In philosophy deduction is a problem, but there are innumerable well reasoned
positions which people take that are totally reliant on deduction so it cannot
be claimed to identify generally false reasoning (fallacy).

It is incorrect to interchange the concepts of "appeal to nature",
"naturalistic argument" and "naturalistic fallacy" and presuppose the strength
of an axiom of "natural equals good" in different contexts (except perhaps
theories of ethics).

Notice that you have accepted yourself a universal axiom of "natural has no
valid appeal in any context". That is an incredible position to have accepted.
If it is argued "natural building materials are better for ecological
concerns",or "natural foods are better for health concerns" regard what is
intelligibly meant by the statement. Regard what "better" and "natural" and
"concerns" mean in each statements context.

An appeal to nature in a discussion is an invitation to examine _in good
faith_ what is natural to articles under discussion. A reply "arsenic is
natural and bad food" is surely not in good faith, surely it can be understood
that arsenic is not natural to mammals diet? (except in accidental and rare
amounts).
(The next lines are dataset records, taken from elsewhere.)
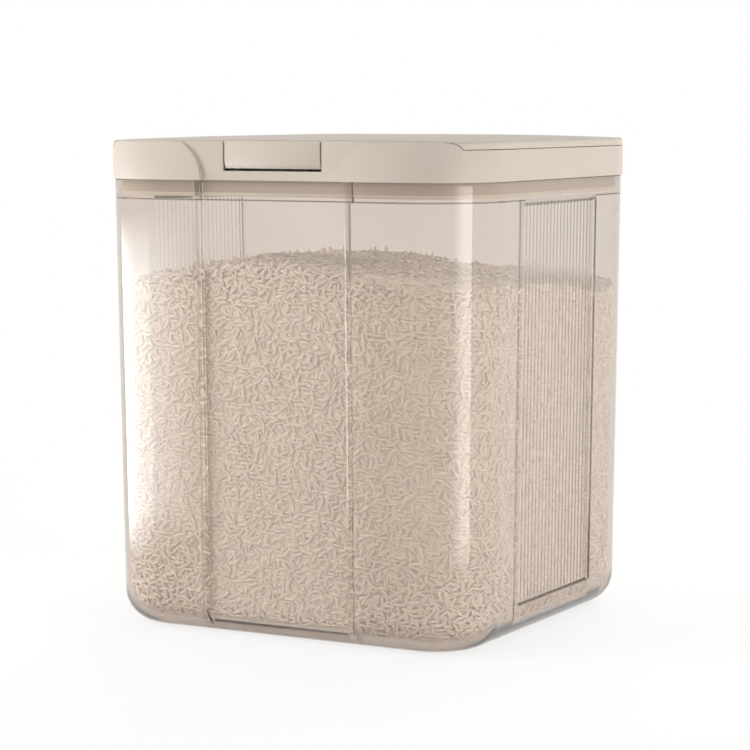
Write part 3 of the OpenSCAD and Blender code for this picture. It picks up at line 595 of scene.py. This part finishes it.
def layGrains(name, places, facing, level, chance, tilt, look="rice"):
    # Grains at places, flat against facing; level is the direction that the grains' spin is measured from
    count = len(places)
    level = unitRows(level - facing * (level * facing).sum(1, keepdims=True))
    other = np.cross(facing, level)
    spin = chance.random(count) * math.pi
    spin -= riceSpec["level"] * np.sin(2 * spin)  # rather more of them lie level than upright
    lean = chance.normal(0, tilt, count)
    long = np.cos(spin)[:, None] * level + np.sin(spin)[:, None] * other
    long = unitRows(long * np.cos(lean)[:, None] + facing * np.sin(lean)[:, None])
    roll = chance.normal(0, riceSpec["roll"], count)
    thick = unitRows(facing - long * (facing * long).sum(1, keepdims=True))
    wide = np.cross(thick, long)
    thick, wide = (np.cos(roll)[:, None] * thick + np.sin(roll)[:, None] * wide,
                   np.cos(roll)[:, None] * wide - np.sin(roll)[:, None] * thick)
    size = chance.uniform(*riceSpec["sizes"], count)[:, None]
    shape, faces = grain
    places = places - facing * (riceSpec["sink"] * np.abs(np.sin(lean)))[:, None]
    points = (places[:, None, :] + shape[None, :, 0, None] * (long * size)[:, None, :]
              + shape[None, :, 1, None] * (wide * size)[:, None, :]
              + shape[None, :, 2, None] * (thick * size)[:, None, :])
    corners = faces[None] + (np.arange(count) * len(shape))[:, None, None]
    mesh = bpy.data.meshes.new(name)
    mesh.vertices.add(count * len(shape))
    mesh.vertices.foreach_set("co", (points * mm).astype(np.float32).ravel())
    mesh.loops.add(corners.size)
    mesh.loops.foreach_set("vertex_index", corners.astype(np.int32).ravel())
    mesh.polygons.add(corners.size // 3)
    mesh.polygons.foreach_set("loop_start", np.arange(0, corners.size, 3, dtype=np.int32))
    mesh.update(calc_edges=True)
    tone = mesh.attributes.new("tone", "FLOAT", "POINT")
    tone.data.foreach_set("value", np.repeat(chance.random(count), len(shape)).astype(np.float32))
    addPiece(mesh, name, look, "container")


def spread(count, start):  # evenly scattered pairs in the unit square, by powers of the plastic number
    steps = np.arange(count) + start
    return [(steps * stride) % 1 for stride in (0.7548776662, 0.5698402910)]


def wallGrains(low, high, perGrain, depth, chance):
    # Grains against the wall between two shares of the way round
    b, spec, middle = bodySpec, riceSpec, riceSpec["midHeight"]
    ring = ringAt(bodyOutline, innerInset(b, bodyMask, middle))
    ring = np.vstack([ring, ring[:1]])
    facing = np.vstack([bodyOutline["outward"], bodyOutline["outward"][:1]])
    pressed = innerInset(b, bodyMask, middle) - drawnIn(b, middle) - b["wall"]
    pressed = np.append(pressed, pressed[0])
    length = np.append(0, np.cumsum(np.linalg.norm(np.diff(ring, axis=0), axis=1)))
    first, last = low * length[-1], high * length[-1]
    count = int((last - first) * spec["countHeight"] / perGrain)
    u, v = spread(count, int(1000 * low))
    s = first + u * (last - first) + chance.normal(0, spec["jitter"], count)
    s = np.mod(s, length[-1])
    z = b["floor"] + spec["overFloor"] + v * spec["wallHeight"]
    x, y = np.interp(s, length, ring[:, 0]), np.interp(s, length, ring[:, 1])
    out = unitRows(np.column_stack([np.interp(s, length, facing[:, 0]), np.interp(s, length, facing[:, 1])]))
    keep = z < heapHeight(spec, x, y) - spec["underTop"]
    s, z, x, y, out = s[keep], z[keep], x[keep], y[keep], out[keep]
    bend = b["foot"] - b["wall"]
    drop = np.clip(1 - (z - b["floor"]) / bend, 0, 1)
    foot = bend * (1 - np.sqrt(1 - drop ** 2))
    push = drawnIn(b, z) - drawnIn(b, middle) + np.maximum(foot - np.interp(s, length, pressed), 0)
    inward = np.column_stack([out * np.sqrt(1 - drop ** 2)[:, None], -drop])
    places = np.column_stack([x - out[:, 0] * push, y - out[:, 1] * push, z])
    deep = depth + chance.random(len(z)) * spec["wallVaries"] + spec["bendDepth"] * drop
    places -= inward * deep[:, None]
    level = np.column_stack([-out[:, 1], out[:, 0], 0 * z])
    return places, inward, level


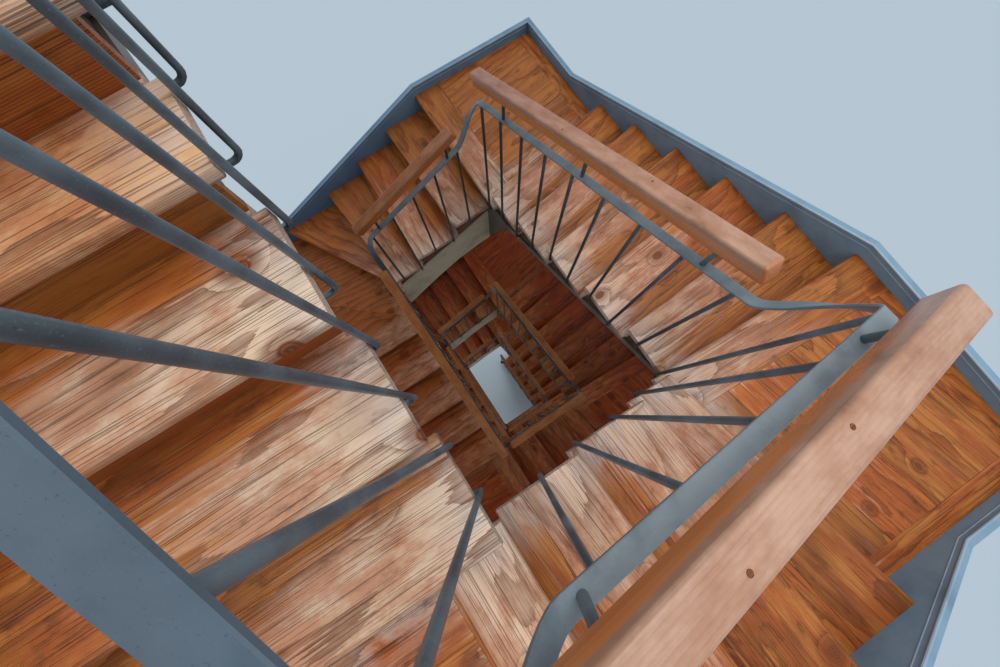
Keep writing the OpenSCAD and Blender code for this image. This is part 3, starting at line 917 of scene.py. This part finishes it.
@dataclass
class Ironwork:
    """The flat bar with its raised necks, the hooked rods and the short posts under the rail.

    A tuple of four has a value for each flight. The levels are the bar's ends, in steps of the storey.
    A neck rises neck_in before a bend and is over neck_out after it. A rod hooks under a tread once it
    stands behind the nosing by its flight's value.
    """

    rod: float = 0.008
    uneven: float = 0.03
    lean: float = 0.0015
    hook: float = 0.024
    hook_drop: float = 0.017
    hook_below: float = 0.054
    width: float = 0.036
    thick: float = 0.008
    arris: float = 0.0016
    rise: float = 0.900
    bend: float = 0.060
    necks: tuple = (0.100, 0.090, 0.140, 0.140)
    neck_in: float = 0.140
    neck_out: float = 0.056
    ease: float = 0.060
    foot: float = 0.044
    levels: tuple = ((0.7, 5.72), (7.6, 9.07), (10.3, 15.3), (16.6, 19.45))
    winders: tuple = ((1, 5), (7, 9), (11, 15), (17, 19))
    rods_in: tuple = (9, 5, 10, 5)
    rod_first: tuple = (0.002, 0.002, 0.035, 0.002)
    rod_last: tuple = (0.0, 0.0, 0.080, 0.0)
    behind: tuple = (0.034, 0.034, 0.060, 0.034)
    stubs: tuple = ((0.167, 0.5, 0.827), (0.18, 0.85), (0.12, 0.5, 0.8), (0.15, 0.75))
    stub_in: float = 0.003
    rail_gap: float = 0.095
    rail_dip: tuple = (0.0, 0.041, 0.0, 0.0)
    guard_rise: float = 0.995
    guard_rods: int = 6
    guard_inset: float = 0.090
    guard_stubs: tuple = (0.2, 0.75)
    guard_stub: float = 0.101
    draw: random.Random = field(default_factory=lambda: random.Random(3))

    @property
    def out(self) -> float:
        """How far the rods stand off the tread ends."""
        return self.rod + 0.003

    @property
    def arc(self) -> float:
        """The length of a corner bend."""
        return self.bend * math.pi / 2

    @property
    def turn_s(self) -> float:
        """Where a bend starts, from the corner."""
        return self.out + self.bend

    def line_z(self, i: int, t: int, s: float) -> float:
        """The bar's height on a flight, as a straight line."""
        low, high = self.levels[i]
        return PLAN.level(t, low + (high - low) * s / PLAN.spans[i]) + self.rise

    @staticmethod
    def eased(x: float) -> float:
        """A smooth step from 0 to 1."""
        x = min(max(x, 0.0), 1.0)
        return x * x * (3 - 2 * x)

    @staticmethod
    def before(i: int, t: int) -> tuple:
        """The flight below a flight, and its storey."""
        return (i + 3) % 4, t - 1 if i == 0 else t

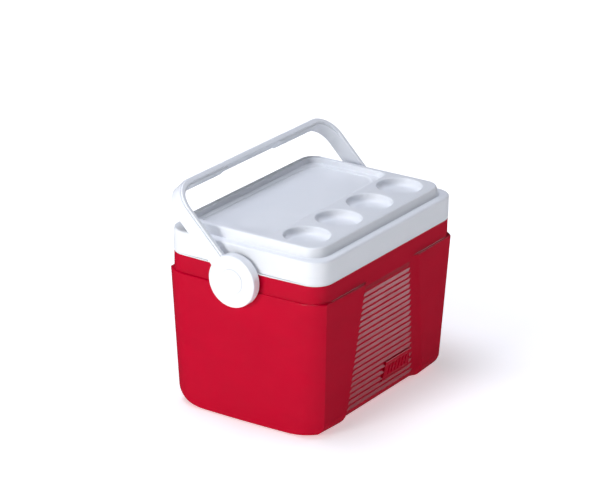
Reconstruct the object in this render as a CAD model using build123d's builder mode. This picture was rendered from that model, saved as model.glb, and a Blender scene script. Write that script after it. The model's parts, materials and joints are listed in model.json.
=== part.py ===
from build123d import *
from math import cos, radians, sin, sqrt, tan
import os

# Portable moulded ice box: a double-walled body with foam between the skins, a foam-filled
# lift-off lid with a tray and four can wells, and a carrying handle that turns on two hubs.
# Origin: centre of the base, on the surface that the box stands on. +Z is up, X runs along
# the box between the two hubs, and the ribbed panel with the plate faces -Y.

# Lid and rim
lid_length = 380.0
lid_width = 272.6
lid_corner_radius = 30.0
skin = 3.0
liner_skin = 2.0
foam_gap = 0.3
seat_gap = 0.2
press_gap = 0.1

# Outer shell, below and above the ledge
rim_height = 245.7
rim_setback = 0.4
band_height = 27.6
band_draft = 0.5
end_ledge = 3.55
side_ledge = 1.755
end_draft = 3.24
side_draft = 2.22
end_bow = 1.2
rim_bow = 2.4
corner_sweep_radius = 50.0
corner_turn = 50.0
side_flare = 3.2
side_edge_radius = 25.0
end_edge_radius = 7.0
rounding_steps = 6

# Recessed ribbed panel on both long sides
panel_top_half = 76.0
panel_bottom_half = 111.4
panel_top_depth = 5.3
panel_bottom_depth = 8.0
panel_edge_radius = 22.0
panel_slope = 2.65
rib_count = 21
first_rib_height = 22.2
last_rib_drop = 10.1
rib_depth = 3.0
rib_land = 0.39
rib_bury = 0.5

# Blank plate on the front panel
plate_low = 35.4
plate_high = 63.8
plate_left = -4.0
plate_right = 72.0

# Inner liner
cavity_end_wall = 26.0
cavity_side_wall = 26.3
cavity_corner_radius = 26.0
cavity_draft = 2.5
cavity_floor_height = 30.0
cavity_floor_radius = 14.0
flange_thickness = 1.6
flange_setback = 0.3

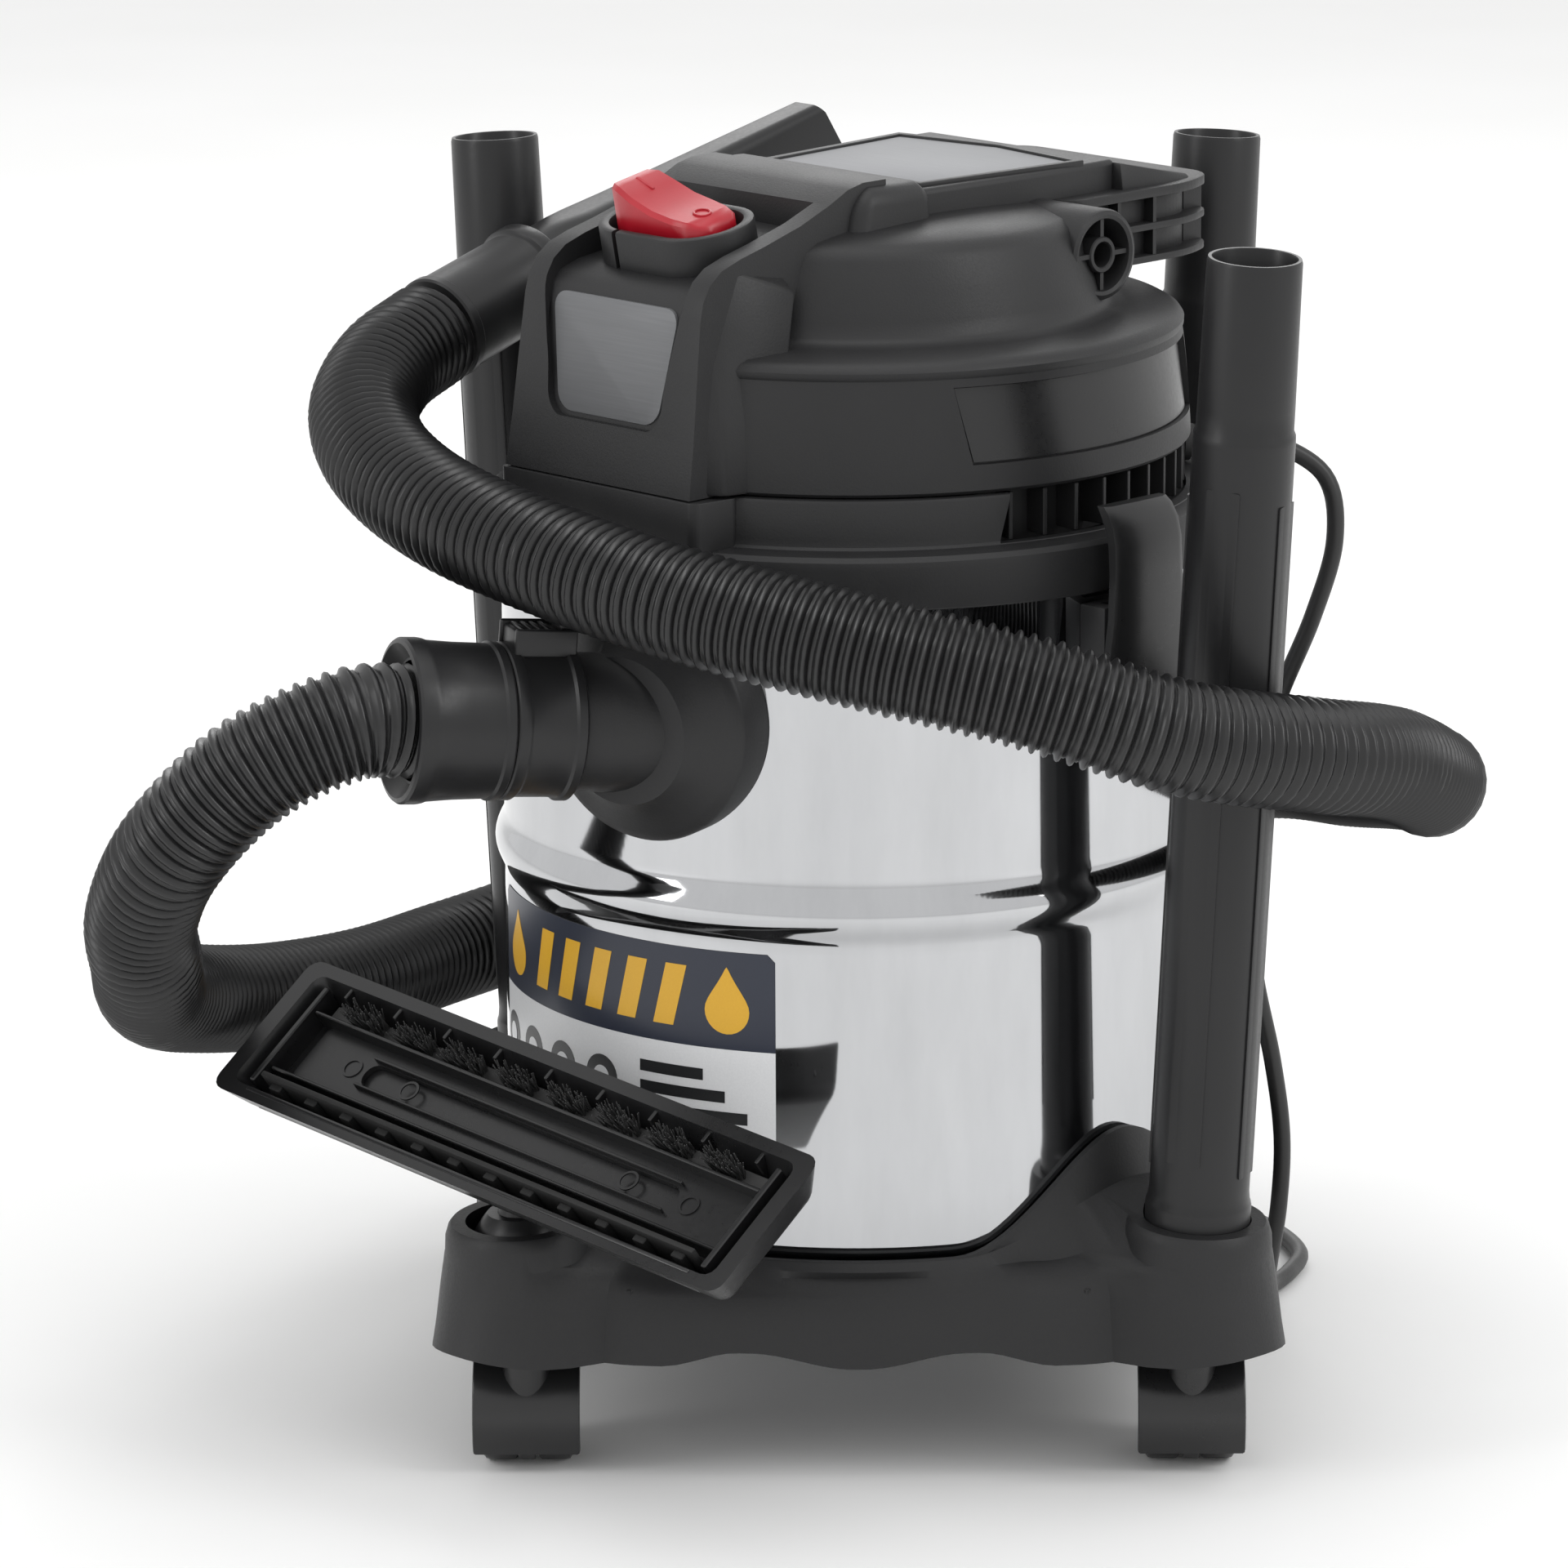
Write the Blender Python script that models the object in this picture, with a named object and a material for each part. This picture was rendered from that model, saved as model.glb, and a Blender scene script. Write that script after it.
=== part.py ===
"""Wet and dry shop vacuum: steel drum on a four-caster dolly, lift-off motor head, parked tubes and tools.

The front of the machine, with the switch and the hose inlet, faces -Y. Heights are above the floor.
All the numbers are millimetres and are turned into metres as the pieces are made.
"""
import math

import bmesh
import bpy
from mathutils import Matrix, Vector

MM = 0.001

# Share of each turned piece's stated sides that is kept
FACET_SHARE = 0.62

# Drum
DRUM_R = 137.5
DRUM_WALL = 1.4
DRUM_FLOOR_Z = 81.3
DRUM_TOP_Z = 342.0
BEAD_Z = 219.0
BEAD_HALF = 11.5
BEAD_OUT = 3.6

# Base dolly
DECK_TOP_Z = 81.0
DECK_UNDER_Z = 76.0
SKIRT_LOW_Z = 46.0
SIDE_R = 150.0
SOCKET_R = 30.0
SOCKET_TOP_Z = 96.0
POST_R_AT_BASE = 178.4
POST_Z = 62.0
POST_LEAN = math.radians(3.73)
POST_ANGLES = {"front": -90.0, "right": 0.0, "back": 90.0, "left": 180.0}

# Casters
WHEEL_R = 20.0
WHEEL_W = 13.0
CASTER_W = 41.0
STEM_R = 5.0
TRAIL = 13.0
CASTER_HEADING = -45.0

# Parked tubes
TUBE_LEN = 408.0
FOOT_R = 20.0
BODY_R = 19.3
TIP_R = 17.8
TUBE_WALL = 2.2

# Head
RING_R = 141.0
RING_LOW_Z = 337.0
RING_TOP_Z = 357.0
BAND_R = 130.0
BAND_TOP_Z = 376.0
COVER_Z = 376.6
SHOULDER_Z = 423.0
TIER_Z = 428.5
TOP_Z = 477.5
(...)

Such pontifications should go without saying in good faith
discussion, or at least not be offered to claim a perspective is fallacious
(invalid).

------
gitgud
Looks great. I think everyone should have an understanding of how arguments
can be fallacious.

But one thing I noticed - going down the fallacy rabbit hole - is that you can
find fallacies in almost any written opinion...

I think this is because fallacies are somewhat subjective and some fallacies
can even oppose each other, so there's no way to avoid them...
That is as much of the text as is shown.